◆ Task description:
Which lines below hold the word "that"? Copy all of them.

◆ Provided material:
## start

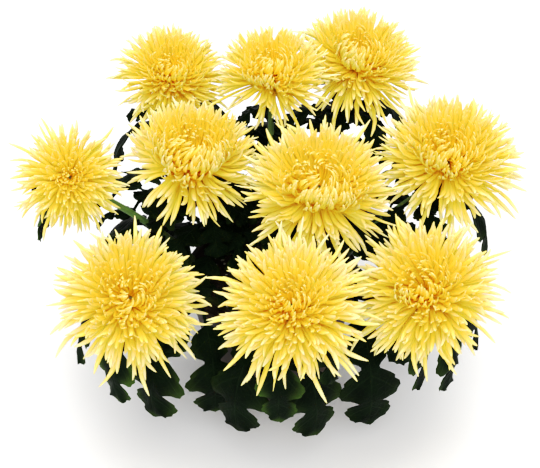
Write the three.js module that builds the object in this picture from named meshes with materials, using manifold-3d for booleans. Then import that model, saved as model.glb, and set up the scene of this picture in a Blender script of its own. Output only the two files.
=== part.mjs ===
// Potted chrysanthemum: ten spider blooms on leafy stems, standing in the soil of a plain tapered pot.
// Millimetres, +Z up, origin at the centre of the pot's foot, on the surface that it stands on.
// -Y is the side that the plant shows to its viewer.
import * as THREE from "three";
import { mergeVertices } from "three/addons/utils/BufferGeometryUtils.js";
import Module from "manifold-3d";

const wasm = await Module();
wasm.setup();

// Driving dimensions. Lengths in millimetres, angles in degrees.
const GAP = 0.3; // between solids that rest on each other
const POT = { height: 100, mouth: 65, foot: 47, wall: 2.2, floor: 3, band: 14, lip: 2.6, sides: 24 };
const DRAIN = { count: 6, radius: 4.5, ring: 33, sides: 6 };
const SOIL_TOP = POT.height - 10; // where the soil meets the pot's wall
const SOIL_CROWN = 5; // how much higher it stands in the middle
const STEM_RADIUS = 2.7;
const STEM_SIDES = 5;
const STEM_STEPS = 6;
const STEM_ROOT = 34; // length of each stem inside the soil
const STEM_RISE = 44; // a stem leaves the soil upright, on a handle this long
const STEM_NECK = 32; // and meets its bloom square, on a handle this long
// A bloom's domed core: its radius and height as shares of the bloom's reach, its flat seat on the
// calyx, and how deep the florets' roots are sunk in it.
const CORE = { radius: 0.44, height: 0.38, seat: -6, sides: 10, sunk: 5 };
const CALYX = { radius: 9.5, depth: 7 };
const FLORETS = 36; // on each bloom
const CROWDING = 1.25; // above 1, more of the florets stand in the outer rows
const FLORET_HALF_WIDTH = 4.7;
const FLORET_HALF_DEPTH = 1.7;
const FLORET_STEPS = 10; // in a floret's line
const FLORET_ROWS = [0, 6, 10]; // the steps where its solid has a row of corners
const GOLDEN_ANGLE = 137.508;
const BLOOM_MARGIN = 0.6; // a floret stays this far inside its own bloom's space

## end

◆ Problem solution:
Write the three.js module that builds the object in this picture from named meshes with materials, using manifold-3d for booleans. Then import that model, saved as model.glb, and set up the scene of this picture in a Blender script of its own. Output only the two files.
// Millimetres, +Z up, origin at the centre of the pot's foot, on the surface that it stands on.
// -Y is the side that the plant shows to its viewer.
const GAP = 0.3; // between solids that rest on each other